Die übrigen Teile der Richt­linie bleiben zwar bestehen, insbe­son­dere die Vorgabe, hohe Tari­fab­de­ckungs­raten zu fördern. Bedau­e­r­li­cher­weise ist der EuGH in diesem Punkt nicht seinem Gene­ral­an­walt Emiliou gefolgt, der zu Recht eine voll­stän­dige Nich­ti­g­er­klä­rung aller Rege­lungen gefordert hatte. Der EuGH sieht hier keinen unmit­tel­baren Eingriff in das Koali­ti­ons­recht, das ebenfalls in der Zustän­dig­keit der Mitglieds­s­taaten liegt. Die dies­be­züg­li­chen Bestim­mungen der EU-Mindest­lohn­richt­linie verpflichten die Mitglied­s­taaten nämlich nicht direkt, bestimmte Tari­fab­de­ckungs­raten zu erreichen, sondern enthalten nur Orien­tie­rungs- und Verfah­rens­vor­gaben ohne unmit­tel­bare Wirkung auf die Entgelt­höhe. Ein Unter­schreiten – der ohnehin nur als Indikator zu verste­henden tarif­ver­trag­li­chen Abdeckung – sei zudem sank­ti­onslos.

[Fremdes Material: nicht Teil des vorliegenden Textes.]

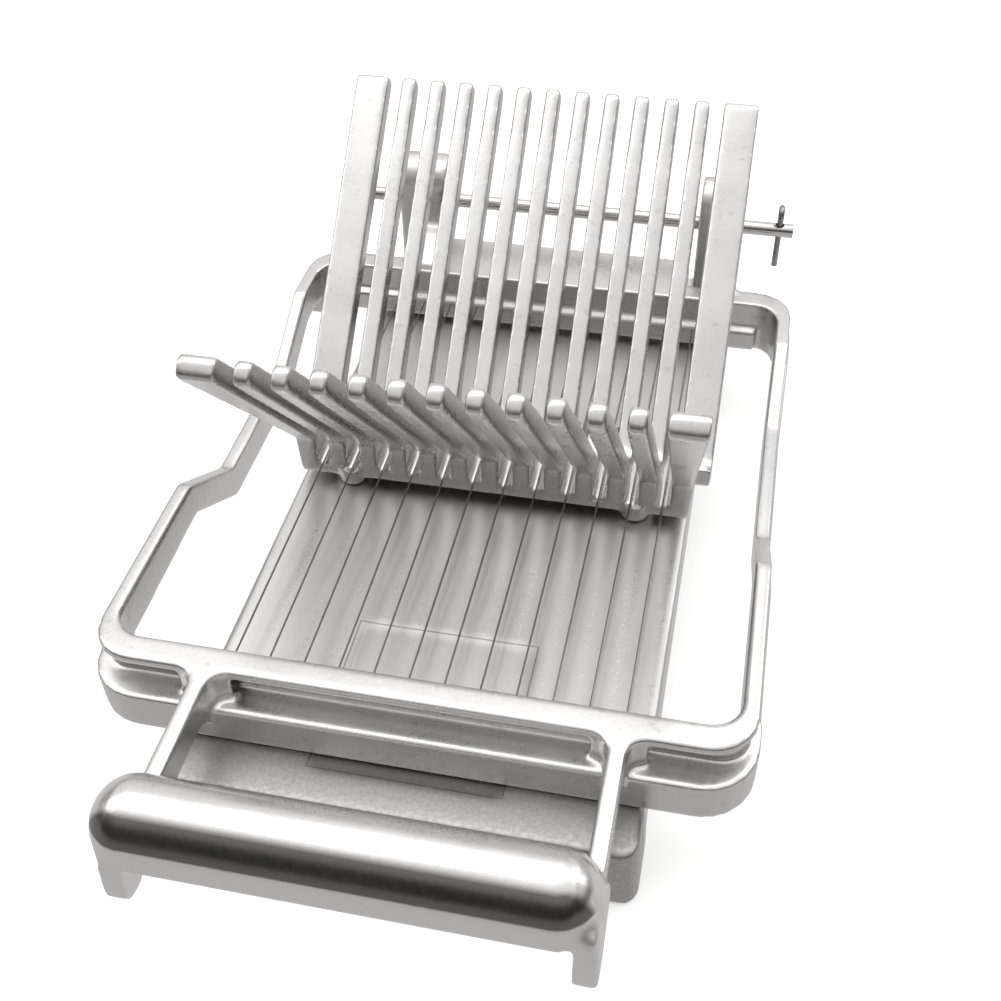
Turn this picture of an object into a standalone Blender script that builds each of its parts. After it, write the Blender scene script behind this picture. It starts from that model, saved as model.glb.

Zander: „Der deutsche Gesetz­geber kann sowohl mit als auch ohne EU-Richt­linie die richtigen Maßnahmen für eine bessere Tari­fab­de­ckung in Deutschland treffen. Toxische Regeln wie das hoch­bü­ro­kra­ti­sche Bunde­s­t­a­rift­reu­e­ge­setz gehen da leider in die völlig falsche Richtung und bewirken das Gegenteil.“

Die EU-Mindest­lohn­richt­linie wurde 2022 beschlossen. Gegen das Regelwerk hatte Dänemark geklagt und nun in zentralen Punkten Recht bekommen. Basierend auf den gekippten Kriterien hatten die Gewerk­schaften wegen der Vorgaben aus Europa gefordert, den Mindest­lohn in Deutschland auf ein beda­rfs­ge­rechtes Niveau von über 15 Euro anzuheben. Mit dem aktuellen Urteil des EuGH ist diese Debatte nun endgültig beendet.